Problem statement:
Reproduce the listing verbatim.

Data lines:

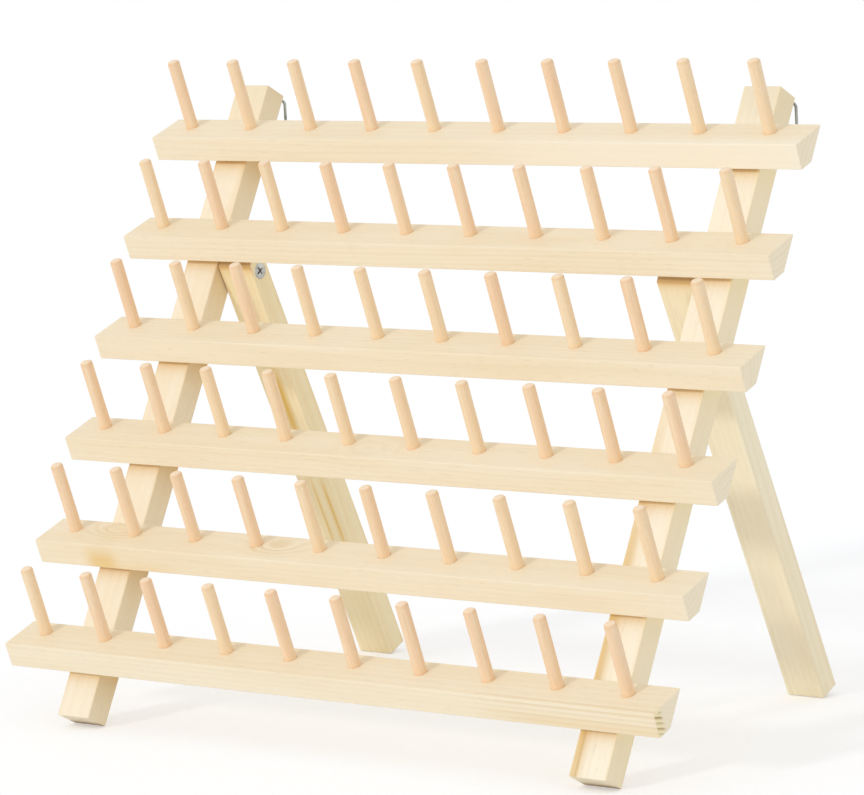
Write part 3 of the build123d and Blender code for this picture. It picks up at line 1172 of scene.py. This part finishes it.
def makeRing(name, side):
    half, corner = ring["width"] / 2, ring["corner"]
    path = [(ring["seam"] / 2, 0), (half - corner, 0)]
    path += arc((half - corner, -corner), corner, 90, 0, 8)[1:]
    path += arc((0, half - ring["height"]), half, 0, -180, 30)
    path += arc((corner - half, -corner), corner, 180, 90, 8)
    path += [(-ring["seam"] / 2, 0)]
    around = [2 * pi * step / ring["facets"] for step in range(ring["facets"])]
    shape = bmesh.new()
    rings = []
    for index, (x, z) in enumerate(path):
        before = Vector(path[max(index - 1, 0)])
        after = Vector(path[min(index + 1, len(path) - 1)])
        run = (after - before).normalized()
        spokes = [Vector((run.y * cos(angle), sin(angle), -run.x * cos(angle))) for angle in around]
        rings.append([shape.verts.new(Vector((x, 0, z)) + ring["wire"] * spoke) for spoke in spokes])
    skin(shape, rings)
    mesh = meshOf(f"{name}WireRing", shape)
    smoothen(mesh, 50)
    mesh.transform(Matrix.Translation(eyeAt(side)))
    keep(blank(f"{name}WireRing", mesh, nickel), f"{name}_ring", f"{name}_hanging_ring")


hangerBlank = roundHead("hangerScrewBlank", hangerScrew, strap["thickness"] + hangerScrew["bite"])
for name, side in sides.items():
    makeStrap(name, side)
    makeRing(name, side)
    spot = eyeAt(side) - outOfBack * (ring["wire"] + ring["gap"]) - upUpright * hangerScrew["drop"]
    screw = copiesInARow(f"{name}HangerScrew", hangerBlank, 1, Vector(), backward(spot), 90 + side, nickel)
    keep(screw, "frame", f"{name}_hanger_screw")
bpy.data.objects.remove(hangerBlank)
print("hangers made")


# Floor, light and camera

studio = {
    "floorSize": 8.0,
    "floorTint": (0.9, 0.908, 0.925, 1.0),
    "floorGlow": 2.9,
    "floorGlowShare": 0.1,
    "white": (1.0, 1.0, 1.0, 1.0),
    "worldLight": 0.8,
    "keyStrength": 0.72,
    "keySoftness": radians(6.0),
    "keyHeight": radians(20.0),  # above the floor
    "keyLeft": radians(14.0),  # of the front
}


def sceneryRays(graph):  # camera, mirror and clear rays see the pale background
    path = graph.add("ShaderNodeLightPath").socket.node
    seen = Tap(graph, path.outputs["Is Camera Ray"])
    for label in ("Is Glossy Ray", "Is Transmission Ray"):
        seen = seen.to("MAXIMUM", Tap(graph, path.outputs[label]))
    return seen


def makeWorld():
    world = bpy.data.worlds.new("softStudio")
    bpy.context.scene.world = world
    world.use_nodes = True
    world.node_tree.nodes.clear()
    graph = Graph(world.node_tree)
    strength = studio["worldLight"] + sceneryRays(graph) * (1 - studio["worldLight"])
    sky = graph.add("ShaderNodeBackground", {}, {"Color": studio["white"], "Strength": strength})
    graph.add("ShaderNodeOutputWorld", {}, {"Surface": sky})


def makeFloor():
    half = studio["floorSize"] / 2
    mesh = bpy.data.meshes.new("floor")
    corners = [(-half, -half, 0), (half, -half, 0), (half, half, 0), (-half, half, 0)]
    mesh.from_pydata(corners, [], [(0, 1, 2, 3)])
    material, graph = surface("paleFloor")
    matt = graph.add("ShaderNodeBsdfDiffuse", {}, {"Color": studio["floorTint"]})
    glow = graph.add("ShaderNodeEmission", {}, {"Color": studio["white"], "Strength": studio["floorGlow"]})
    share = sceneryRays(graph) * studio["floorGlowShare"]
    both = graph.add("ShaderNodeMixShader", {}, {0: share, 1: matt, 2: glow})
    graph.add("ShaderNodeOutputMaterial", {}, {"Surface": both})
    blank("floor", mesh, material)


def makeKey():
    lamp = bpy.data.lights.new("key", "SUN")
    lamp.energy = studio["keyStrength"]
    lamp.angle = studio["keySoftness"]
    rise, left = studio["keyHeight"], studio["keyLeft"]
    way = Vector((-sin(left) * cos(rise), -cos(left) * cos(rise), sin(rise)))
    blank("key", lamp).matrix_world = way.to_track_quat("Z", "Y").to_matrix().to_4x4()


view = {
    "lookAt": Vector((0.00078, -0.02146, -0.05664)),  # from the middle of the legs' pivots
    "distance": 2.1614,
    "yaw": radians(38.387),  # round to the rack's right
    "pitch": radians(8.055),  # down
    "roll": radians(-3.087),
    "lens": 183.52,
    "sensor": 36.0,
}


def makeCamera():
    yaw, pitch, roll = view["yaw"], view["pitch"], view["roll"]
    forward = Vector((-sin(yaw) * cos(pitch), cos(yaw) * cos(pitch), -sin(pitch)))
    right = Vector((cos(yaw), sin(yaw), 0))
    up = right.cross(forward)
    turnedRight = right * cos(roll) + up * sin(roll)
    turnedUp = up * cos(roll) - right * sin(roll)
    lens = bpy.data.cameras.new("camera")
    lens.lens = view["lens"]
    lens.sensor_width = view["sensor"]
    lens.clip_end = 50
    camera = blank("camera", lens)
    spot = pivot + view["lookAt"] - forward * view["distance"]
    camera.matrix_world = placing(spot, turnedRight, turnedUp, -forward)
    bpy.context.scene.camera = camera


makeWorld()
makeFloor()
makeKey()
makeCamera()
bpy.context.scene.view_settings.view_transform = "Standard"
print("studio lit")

Solution to the exercise:
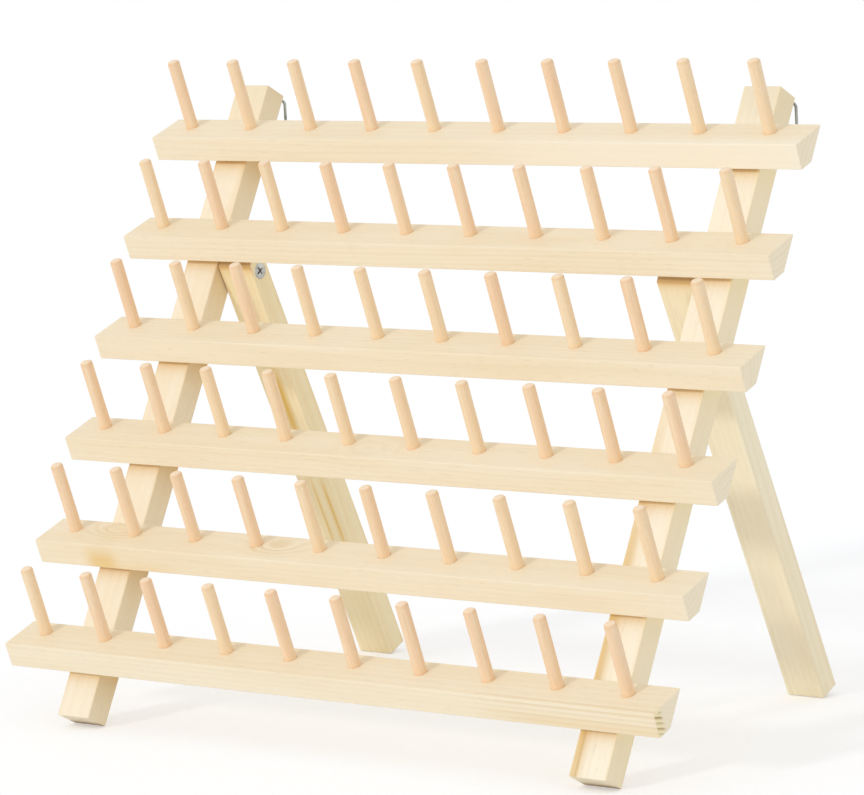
Write part 3 of the build123d and Blender code for this picture. It picks up at line 1172 of scene.py. This part finishes it.
def makeRing(name, side):
    half, corner = ring["width"] / 2, ring["corner"]
    path = [(ring["seam"] / 2, 0), (half - corner, 0)]
    path += arc((half - corner, -corner), corner, 90, 0, 8)[1:]
    path += arc((0, half - ring["height"]), half, 0, -180, 30)
    path += arc((corner - half, -corner), corner, 180, 90, 8)
    path += [(-ring["seam"] / 2, 0)]
    around = [2 * pi * step / ring["facets"] for step in range(ring["facets"])]
    shape = bmesh.new()
    rings = []
    for index, (x, z) in enumerate(path):
        before = Vector(path[max(index - 1, 0)])
        after = Vector(path[min(index + 1, len(path) - 1)])
        run = (after - before).normalized()
        spokes = [Vector((run.y * cos(angle), sin(angle), -run.x * cos(angle))) for angle in around]
        rings.append([shape.verts.new(Vector((x, 0, z)) + ring["wire"] * spoke) for spoke in spokes])
    skin(shape, rings)
    mesh = meshOf(f"{name}WireRing", shape)
    smoothen(mesh, 50)
    mesh.transform(Matrix.Translation(eyeAt(side)))
    keep(blank(f"{name}WireRing", mesh, nickel), f"{name}_ring", f"{name}_hanging_ring")


hangerBlank = roundHead("hangerScrewBlank", hangerScrew, strap["thickness"] + hangerScrew["bite"])
for name, side in sides.items():
    makeStrap(name, side)
    makeRing(name, side)
    spot = eyeAt(side) - outOfBack * (ring["wire"] + ring["gap"]) - upUpright * hangerScrew["drop"]
    screw = copiesInARow(f"{name}HangerScrew", hangerBlank, 1, Vector(), backward(spot), 90 + side, nickel)
    keep(screw, "frame", f"{name}_hanger_screw")
bpy.data.objects.remove(hangerBlank)
print("hangers made")


# Floor, light and camera

studio = {
    "floorSize": 8.0,
    "floorTint": (0.9, 0.908, 0.925, 1.0),
    "floorGlow": 2.9,
    "floorGlowShare": 0.1,
    "white": (1.0, 1.0, 1.0, 1.0),
    "worldLight": 0.8,
    "keyStrength": 0.72,
    "keySoftness": radians(6.0),
    "keyHeight": radians(20.0),  # above the floor
    "keyLeft": radians(14.0),  # of the front
}


def sceneryRays(graph):  # camera, mirror and clear rays see the pale background
    path = graph.add("ShaderNodeLightPath").socket.node
    seen = Tap(graph, path.outputs["Is Camera Ray"])
    for label in ("Is Glossy Ray", "Is Transmission Ray"):
        seen = seen.to("MAXIMUM", Tap(graph, path.outputs[label]))
    return seen


def makeWorld():
    world = bpy.data.worlds.new("softStudio")
    bpy.context.scene.world = world
    world.use_nodes = True
    world.node_tree.nodes.clear()
    graph = Graph(world.node_tree)
    strength = studio["worldLight"] + sceneryRays(graph) * (1 - studio["worldLight"])
    sky = graph.add("ShaderNodeBackground", {}, {"Color": studio["white"], "Strength": strength})
    graph.add("ShaderNodeOutputWorld", {}, {"Surface": sky})


def makeFloor():
    half = studio["floorSize"] / 2
    mesh = bpy.data.meshes.new("floor")
    corners = [(-half, -half, 0), (half, -half, 0), (half, half, 0), (-half, half, 0)]
    mesh.from_pydata(corners, [], [(0, 1, 2, 3)])
    material, graph = surface("paleFloor")
    matt = graph.add("ShaderNodeBsdfDiffuse", {}, {"Color": studio["floorTint"]})
    glow = graph.add("ShaderNodeEmission", {}, {"Color": studio["white"], "Strength": studio["floorGlow"]})
    share = sceneryRays(graph) * studio["floorGlowShare"]
    both = graph.add("ShaderNodeMixShader", {}, {0: share, 1: matt, 2: glow})
    graph.add("ShaderNodeOutputMaterial", {}, {"Surface": both})
    blank("floor", mesh, material)


def makeKey():
    lamp = bpy.data.lights.new("key", "SUN")
    lamp.energy = studio["keyStrength"]
    lamp.angle = studio["keySoftness"]
    rise, left = studio["keyHeight"], studio["keyLeft"]
    way = Vector((-sin(left) * cos(rise), -cos(left) * cos(rise), sin(rise)))
    blank("key", lamp).matrix_world = way.to_track_quat("Z", "Y").to_matrix().to_4x4()


view = {
    "lookAt": Vector((0.00078, -0.02146, -0.05664)),  # from the middle of the legs' pivots
    "distance": 2.1614,
    "yaw": radians(38.387),  # round to the rack's right
    "pitch": radians(8.055),  # down
    "roll": radians(-3.087),
    "lens": 183.52,
    "sensor": 36.0,
}


def makeCamera():
    yaw, pitch, roll = view["yaw"], view["pitch"], view["roll"]
    forward = Vector((-sin(yaw) * cos(pitch), cos(yaw) * cos(pitch), -sin(pitch)))
    right = Vector((cos(yaw), sin(yaw), 0))
    up = right.cross(forward)
    turnedRight = right * cos(roll) + up * sin(roll)
    turnedUp = up * cos(roll) - right * sin(roll)
    lens = bpy.data.cameras.new("camera")
    lens.lens = view["lens"]
    lens.sensor_width = view["sensor"]
    lens.clip_end = 50
    camera = blank("camera", lens)
    spot = pivot + view["lookAt"] - forward * view["distance"]
    camera.matrix_world = placing(spot, turnedRight, turnedUp, -forward)
    bpy.context.scene.camera = camera


makeWorld()
makeFloor()
makeKey()
makeCamera()
bpy.context.scene.view_settings.view_transform = "Standard"
print("studio lit")